Exercise >>
Quote exactly, and only, the lines from the one with "if empty is" down to the one with "obj.matrix_parent_inverse = Matrix.Identity(4)", both included.

The records >>
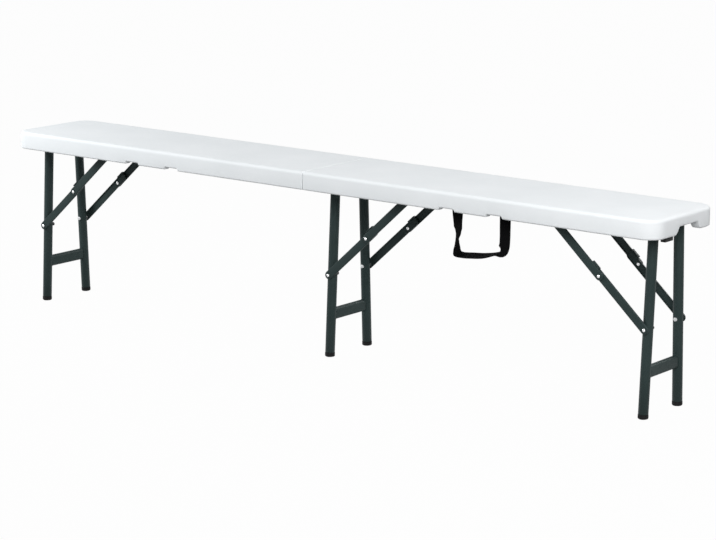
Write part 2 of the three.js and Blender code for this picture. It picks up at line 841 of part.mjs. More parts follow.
place(bench, "strap_loop", strapLoop(), blackWebbing);
place(bench, "strap_end_left", strapEnd(-1), blackWebbing);
place(bench, "strap_end_right", strapEnd(1), blackWebbing);
place(bench, "closing_catch", closingCatch(), blackPlastic);

export default bench;
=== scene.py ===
import math
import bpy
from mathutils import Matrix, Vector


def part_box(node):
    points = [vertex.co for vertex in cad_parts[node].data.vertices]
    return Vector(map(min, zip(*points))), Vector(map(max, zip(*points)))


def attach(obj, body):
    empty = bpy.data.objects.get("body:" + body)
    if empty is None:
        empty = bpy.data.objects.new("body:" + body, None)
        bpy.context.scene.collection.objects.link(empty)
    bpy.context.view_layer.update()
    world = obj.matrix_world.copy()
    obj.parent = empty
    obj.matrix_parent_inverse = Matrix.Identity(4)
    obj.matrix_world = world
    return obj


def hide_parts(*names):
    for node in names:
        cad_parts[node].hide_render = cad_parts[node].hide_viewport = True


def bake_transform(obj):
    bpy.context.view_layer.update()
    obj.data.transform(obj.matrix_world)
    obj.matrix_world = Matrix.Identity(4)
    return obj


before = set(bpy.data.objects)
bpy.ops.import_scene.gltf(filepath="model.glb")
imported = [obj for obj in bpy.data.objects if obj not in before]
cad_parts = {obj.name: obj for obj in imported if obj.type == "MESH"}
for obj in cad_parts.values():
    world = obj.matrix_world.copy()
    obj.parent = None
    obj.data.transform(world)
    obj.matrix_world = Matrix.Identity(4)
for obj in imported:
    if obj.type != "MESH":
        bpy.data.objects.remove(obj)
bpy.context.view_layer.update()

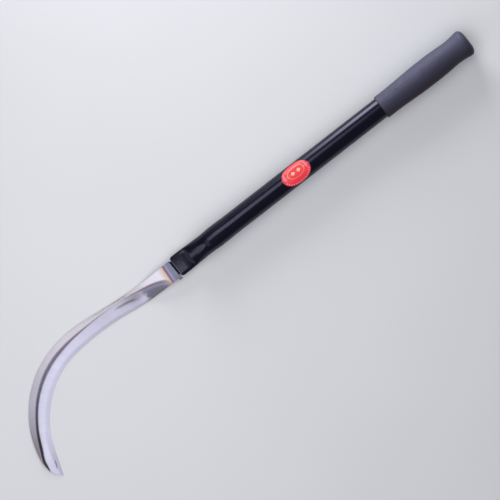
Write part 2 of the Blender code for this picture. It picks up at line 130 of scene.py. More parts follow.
# What each vertex of the blade remembers, in millimetres, for the finish. The lane counts the lines of
# the section: 0 cutting edge, 1 bevel line, 2 foot of the flank, 3 ridge, 4 spine, 5 under the spine.
MARKS = ("along", "from_edge", "below", "lane", "under")
SPINE_LANES = (3.6, 4.4)
TANG_LANE = 3.5


def read(table, distance):
    """A smooth value from a table of (distance, value) pairs, with no overshoot between them."""
    if distance <= table[0][0]:
        return table[0][1]
    if distance >= table[-1][0]:
        return table[-1][1]
    rises = [(b[1] - a[1]) / (b[0] - a[0]) for a, b in zip(table, table[1:])]
    slopes = [rises[0]]
    for before, after in zip(rises, rises[1:]):
        steepest = SLOPE_LIMIT * min(abs(before), abs(after))
        mean = (before + after) / 2
        slopes.append(0.0 if before * after <= 0 else math.copysign(min(abs(mean), steepest), mean))
    slopes.append(rises[-1])
    place = max(i for i, row in enumerate(table[:-1]) if row[0] <= distance)
    (x0, y0), (x1, y1) = table[place], table[place + 1]
    span = x1 - x0
    u = (distance - x0) / span
    start = (1 + 2 * u) * (1 - u) ** 2 * y0 + u * (1 - u) ** 2 * span * slopes[place]
    end = u * u * (3 - 2 * u) * y1 + u * u * (u - 1) * span * slopes[place + 1]
    return start + end


def ease(u):
    """Smooth step from 0 to 1."""
    u = min(max(u, 0.0), 1.0)
    return u * u * (3 - 2 * u)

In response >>
    if empty is None:
        empty = bpy.data.objects.new("body:" + body, None)
        bpy.context.scene.collection.objects.link(empty)
    bpy.context.view_layer.update()
    world = obj.matrix_world.copy()
    obj.parent = empty
    obj.matrix_parent_inverse = Matrix.Identity(4)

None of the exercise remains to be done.